My current mandate is to fix all the misuses of getNumElements(). Right now we're in a situation where llvm does some transformations that maybe speeds things up sometimes, but other times causes a correctness issue or crash. I'm more concerned with fixing the correctness issues and crashes; the optimizations can be reintroduced after the compiler works. Step 1 in "make it work, then make if fast" is "make it work" after all. For many of these fixes that I make, there's something the code can do to take the optimization opportunity with scalable vectors. However, if I spend the time for each one to find all of these I'll never get this done.

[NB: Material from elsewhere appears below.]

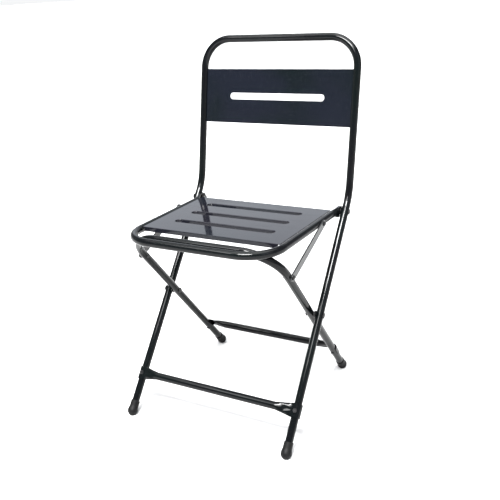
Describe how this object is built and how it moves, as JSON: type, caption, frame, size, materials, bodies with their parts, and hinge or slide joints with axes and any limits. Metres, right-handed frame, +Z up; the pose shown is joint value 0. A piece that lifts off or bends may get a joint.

Sure, I understand. My comment was mostly raised by the message "this cannot be done for scalable vectors" in the summary. I think that you should amend the commit message and add a comment in the code before if (!isa<FixedVectorType>(Ty)) saying something along the lines of FIXME: we can extract pow of 2 of splat constant for scalable vectors.

Thank you!

Francesco

ctetreau updated this revision to Diff 262172.May 5 2020, 10:59 AM
ctetreau edited the summary of this revision. (Show Details)

address code review issues

... My comment was mostly raised by the message "this cannot be done for scalable vectors" in the summary. ...

By "this", I mean "iterating over the fixed number of vector elements". I've updated the commit message to be more explicit about it. I also added the FIXME comment.

fpetrogalli accepted this revision.May 5 2020, 11:58 AM

LGTM, thank you!

ctetreau updated this revision to Diff 262222.May 5 2020, 2:07 PM

fix test typo

Harbormaster completed remote builds in B55847: Diff 262225.
This revision was automatically updated to reflect the committed changes.